Warning coalition could fall, Likud minister courts Herzog

Passing budget will be ‘very difficult,’ Gilad Erdan says, but top Zionist Union lawmaker insists national unity off the table

Sue Surkes is The Times of Israel's environment reporter

File: Minister of Public Security Gilad Erdan arrives at the weekly government meeting in Jerusalem, January 3, 2016. (Alex Kolomoisky/Pool)
File: Minister of Public Security Gilad Erdan arrives at the weekly government meeting in Jerusalem, January 3, 2016. (Alex Kolomoisky/Pool)

Public Security Minister Gilad Erdan on Thursday warned that the government could fall over a likely failure to pass a budget and called on the Zionist Union faction to “show responsibility” and enter a national unity coalition with Prime Minister Benjamin Netanyahu’s Likud.

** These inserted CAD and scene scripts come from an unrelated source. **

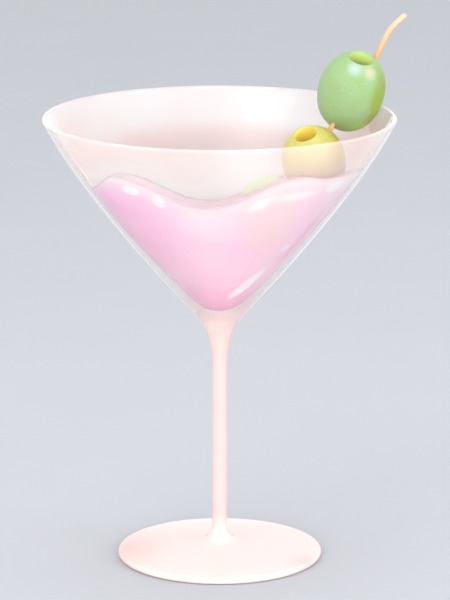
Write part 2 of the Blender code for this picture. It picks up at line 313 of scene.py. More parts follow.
# Blush soda-lime glass, pressed and fire-polished: clear gloss with a faint milky pink bloom
def blushGlass():
    g = glass
    material, tree, place, shader = newMaterial("blushSodaLimeGlass")
    clouds = addNode(tree, "TexNoise", {
        "Vector": place, "Scale": 1 / (g["cloudMm"] * mm), "Detail": 2.0,
    })
    spread = addNode(tree, "MapRange", {
        "Value": clouds.outputs["Fac"], "From Min": g["cloudSpan"][0], "From Max": g["cloudSpan"][1],
    })
    bowlTint = addNode(tree, "Mix", {
        "Factor": spread.outputs["Result"],
        "A": toLinear(g["clearColour"]), "B": toLinear(g["blushColour"]),
    }, data_type="RGBA")
    wave = addNode(tree, "TexNoise", {"Vector": place, "Scale": 1 / (g["waveMm"] * mm), "Detail": 0.0})
    bump = addNode(tree, "Bump", {
        "Height": wave.outputs["Fac"], "Strength": 1.0, "Distance": g["waveDepthMm"] * mm,
    })
    parts = addNode(tree, "SeparateXYZ", {"Vector": place})
    seeThrough = g["clearness"][0][1]
    for (low, clear), (high, clearer) in zip(g["clearness"], g["clearness"][1:]):
        step = addNode(tree, "MapRange", {
            "Value": parts.outputs["Z"], "From Min": low * mm, "From Max": high * mm,
            "To Max": clearer - clear,
        })
        seeThrough = addNode(tree, "Math", {
            0: step.outputs["Result"], 1: seeThrough,
        }, operation="ADD").outputs[0]
    slant = addNode(tree, "LayerWeight", {"Blend": 0.5})
    kept = addNode(tree, "MapRange", {
        "Value": slant.outputs["Facing"], "From Min": g["edgeBloom"][0], "From Max": g["edgeBloom"][1],
        "To Min": 1.0, "To Max": 1 - g["edgeBloom"][2],
    })
    seeThrough = addNode(tree, "Math", {
        0: seeThrough, 1: kept.outputs["Result"],
    }, operation="MULTIPLY").outputs[0]
    bowlShare = addNode(tree, "MapRange", {
        "Value": parts.outputs["Z"],
        "From Min": g["bowlFrom"][0] * mm, "From Max": g["bowlFrom"][1] * mm,
    })
    stemShare = addNode(tree, "MapRange", {
        "Value": parts.outputs["Z"],
        "From Min": g["stemFrom"][0] * mm, "From Max": g["stemFrom"][1] * mm,
    })
    lowTint = addNode(tree, "Mix", {
        "Factor": stemShare.outputs["Result"],
        "A": toLinear(g["footColour"]), "B": toLinear(g["stemColour"]),
    }, data_type="RGBA")
    tint = addNode(tree, "Mix", {
        "Factor": bowlShare.outputs["Result"],
        "A": lowTint.outputs["Result"], "B": bowlTint.outputs["Result"],
    }, data_type="RGBA")
    # the marks paint shade inside the bowl into its tint
    setSockets(tree, shader, {
        "Base Color": addMarks(tree, place, tint.outputs["Result"], g["marks"]),
        "Roughness": g["roughness"], "IOR": g["ior"],
        "Transmission Weight": seeThrough, "Normal": bump.outputs["Normal"],
        "Coat Weight": 1.0, "Coat Roughness": g["coatRoughness"], "Coat IOR": g["coatIor"],
    })
    return material


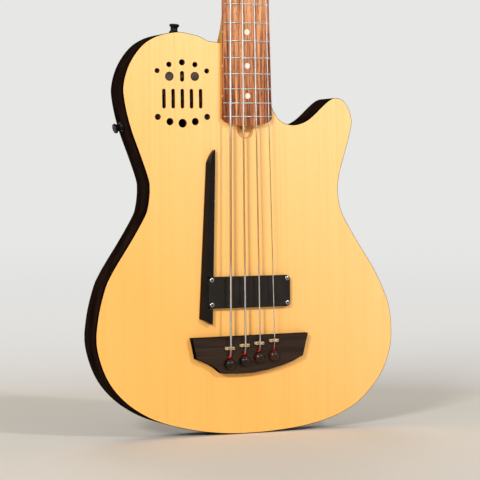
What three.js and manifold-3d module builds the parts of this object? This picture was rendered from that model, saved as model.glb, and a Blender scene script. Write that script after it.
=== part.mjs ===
import * as THREE from "three";
import { mergeVertices } from "three/addons/utils/BufferGeometryUtils.js";
import Module from "manifold-3d";

const wasm = await Module();
wasm.setup();

// Four-string acoustic bass guitar with a thin chambered body, in millimetres.
// The front of the soundboard is the plane y = 0 and faces -Y, +Z runs up the neck towards the head,
// and z = 0 is the line one scale length below the nut. The bass side is -X.

// Gaps between pieces
const gap = 0.3; // between faces that rest on each other
const runGap = 0.4; // around what turns or slides
const overrun = 2; // how far a cutter passes the wood it cuts

// Body
const bodyWidth = 347.4;
const bodyLength = 432.8;
const tailToBridgeShare = 0.2315; // of the body's length
const bodyDepth = 46;
const soundboardThickness = 4.5;
const backRoundOver = 9;
const bindingWidth = 1.4;
const rimWall = 13;
const backFloor = 6;
const centreBlockWidth = 76;

// Scale, neck and fingerboard
const scaleLength = 863.6;
const fretCount = 22;
const semitones = 12;
const nutWidth = 37;
const boardEndWidth = 57.8;
const boardEndZ = 232;
const boardCornerZ = 240.5;
const boardHeight = 7.6; // fingerboard surface above the soundboard, on the centreline
const boardThickness = 4.7; // on the centreline
const boardRadius = 355;
const fretWidth = 2.6;
const fretCrown = 1.15;
const fretTang = 1;
const fretEndInset = 0.5;
const neckDepthAtNut = 13;
const neckDepthAtHeel = 14.4; // below the soundboard's face, where the played part starts too
const heelEndZ = 237;
const heelDrop = 9.2; // from the top of the body down to the heel's shoulder
const heelFadeLength = 27; // from the square heel to the round back of the played neck
const nutThickness = 5;
const nutShoulder = 1.2; // nut wood left standing beside the string grooves

// Headstock
const headTilt = THREE.MathUtils.degToRad(10);
const headLength = 172;
const headWidth = 79;
const headThickness = 14.5;
const voluteLength = 26;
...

But MK Eitan Cabel, a key Zionist Union organizer who chairs the Knesset Economy Committee, denied Thursday that there was any talk of a unity government, quashing reports that said opposition chief Isaac Herzog was seeking to bring his party into the coalition.

Finance Minister Moshe Kahlon of Kulanu, who has been pushing for a unity government, had alluded Wednesday to the existence of negotiations to that end between Netanyahu and Herzog.

Commenting on the rash of speculations, Erdan told Army Radio on Thursday that while he was not party to any secret talks, “I know there is a desire to broaden the government… A government of 61 MKs [in a Knesset of 120 lawmakers] must try all the time to achieve more stability.”

He said there was no argument about that within the Likud, and that if the coalition remained unchanged, “it will be very hard to pass a budget, certainly a two-year budget, so the government won’t be able to remain for much longer.”

“I hope,” he continued, “that the [Zionist Union] or other parties will show responsibility and join the government, because there’s no point going to elections at this point.”

Knesset Economics Committee Chair MK Eitan Cabel (Zionist Union) in a committee meeting about the controversial natural gas deal, December 2, 2015. (Miriam Alster/Flash90)
Knesset Economics Committee Chair MK Eitan Cabel (Zionist Union) in a committee meeting about the controversial natural gas deal, December 2, 2015. (Miriam Alster/Flash90)

Cabel, who is seen as a possible challenger to Herzog for the leadership of the party, has been adamant in his opposition to a unity coalition with Likud. “We can’t go into a government just because they offered us ministerial positions,” he told Army Radio on Wednesday.

At the end of last month, Herzog was named as a second senior Israeli lawmaker suspected of graft, a day after Interior Minister Aryeh Deri — who spent several years in prison for embezzlement — revealed he was again at the center of a major corruption investigation.

File: Prime Minister Benjamin Netanyahu, left, and Zionist Union leader MK Isaac Herzog in the Knesset, January 20, 2014. (AP Photo/Ariel Schalit)
File: Prime Minister Benjamin Netanyahu, left, and Zionist Union leader MK Isaac Herzog in the Knesset, January 20, 2014. (AP Photo/Ariel Schalit)

Rumors about a looming unity government have waxed and waned since last year’s elections.

The day before the vote, Netanyahu vowed that if elected, he would head “a nationalist government. There will not be a unity government, because there is no way to bridge between our positions and the anti-Zionist and radical positions of Labor,” the larger of two parties making up the Zionist Union faction.

Erdan takes a dig at Netanyahu over Hebron soldier

Erdan, in his interview Thursday, also reacted to a public outcry over the shooting death of an incapacitated Palestinian assailant in Hebron by an IDF soldier on March 24. While he declined to discuss the specifics of the case, he defended Defense Minister Moshe Ya’alon and the military from attacks over an emerging decision to try the soldier.

Asked about Netanyahu’s apparent flipflop in initially condemning the killing but then telephoning the parents of the suspected soldier, Erdan said: “I’m not going to explain the prime minister’s behavior. I can only explain my own behavior.”

Pressed as to whether he would have called the family, Erdan said: “I didn’t call the father of the soldier from Hebron.”